Boyle Heights Community Crafts Living Streets Plan for Neglected Roads

Boyle Heights residents participate in a planning meeting for the neighborhoods Living Streets program. Residents identified streets that needed improvements, and helped craft solutions that satisfied their needs. Photo from Union de Vecinos

Boyle Heights will get some new furniture this Saturday, as city and neighborhood groups gather to inaugurate the installation of public living rooms at the corner of Fickett and Boulder Streets. Installation of the public living rooms, which are pieces of furniture left in the public for people to use, is part of the campaign to demonstrate living streets principals in Boyle Heights by Living Streets L.A.

The Green L.A. Coalition (Green LA), an organization that promotes a cleaner and healthier Los Angeles, received a $240,000 grant from the County of Los Angeles Public Health Department's RENEW Program to develop case studies to create streets designed to accomodate walking, bicycling and community event, said Stephanie Taylor, Green LA executive director. Green LA, through the Living Streets L.A. program, partnered for the past two years with Boyle Heights community groups East Los Angeles Community Corporation and Union de Vecinos (or Union of Neighbors) to develop the Living Streets Case Study, or prototype projects for living streets in Boyle Heights.

Where many planning processes involve limited community involvement, the living streets initiative was controlled and developed by Boyle Heights residents, said Elizabeth Blaney, Union de Vecinos co-director. As community members decided where to plant trees on the street, and where to best install murals and signs, architect Holly Harper would  take residents ideas, conceptualize them, and more than eight times brought back the designs for community feedback.

Residents identified Wabash Avenue, Whittier Boulvard, and Fickett and St. Louis Streets (St. Louis not included in report) as the streets that needed improvement - and  improvement that is still needed- because of safety concerns. Parents often walk with their children on Wabash Avenue to get  to and from Evergreen Elementary, the Wabash Recreational Center or Malabar Library. The improvements to Wabash Avenue included zebra-stripe crosswalks, which are more visible to oncoming road traffic, and curb extensions, which shorten the length of the road creating a shorter distance pedestrians need to cross across the street.

Initially, the proposal for the living streets was to plan for areas that connect to the Metro Gold Line. Yet, community members wanted the living streets improvements in neglected residential areas, said Ryan Lehman, co-chair of Green LA's Transportation Working Group.
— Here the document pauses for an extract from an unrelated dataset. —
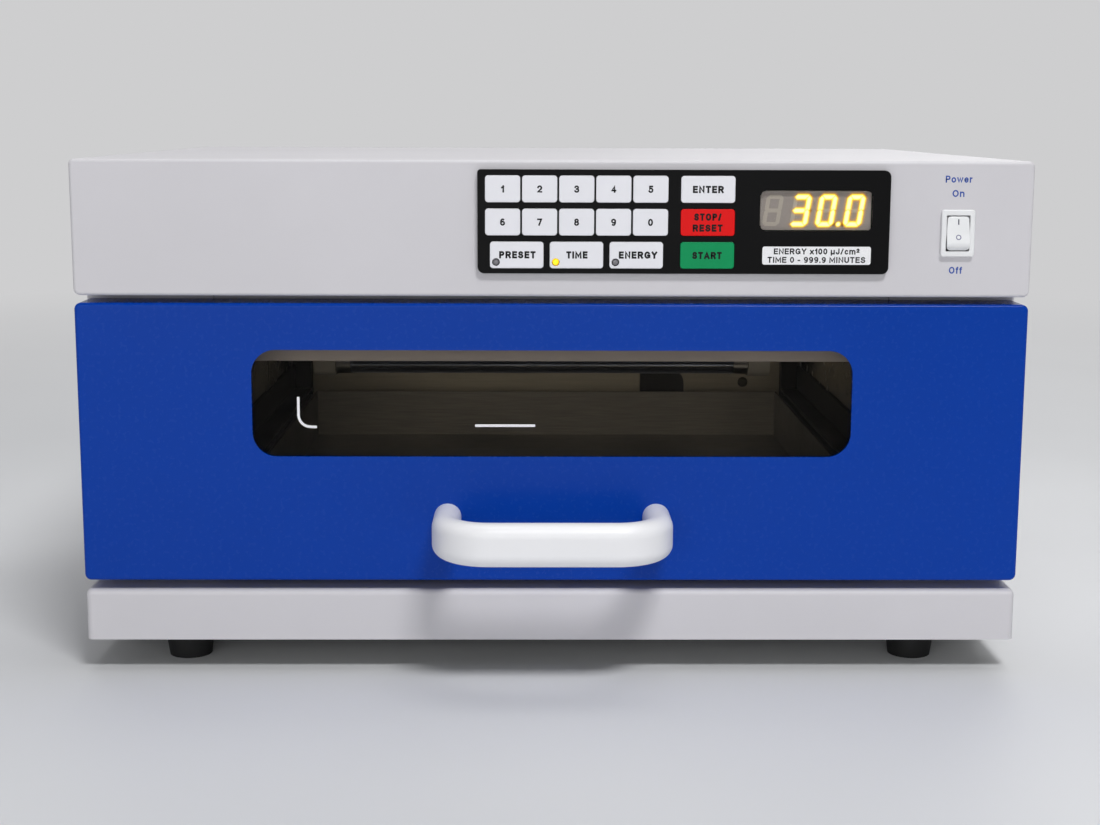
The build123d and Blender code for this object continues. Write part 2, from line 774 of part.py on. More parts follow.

“Nobody came in with a specific idea of what we had to see at the end of it; it was a very open ended process,” Blaney said.

The living streets plan is now looking for funding sources to help implement the plan. If these prototypes are implemented successfully, they could be used by city planners as a roadmap on how to install this type of street; from navigating zoning codes, city policies, and effective community outreach methods, said Taylor.

Click here to download a .pdf of the Living Streets Case Study.

Click the following links to download the blueprints of two prototype streets:

1) Fickett Street

2) Wabash Avenue

Correction: A previous version of this story stated  incorrectly that Ryan Lehman was co-chair of Green LA. Lehman is currently the co-chair of Green LA's Transportation Working Group.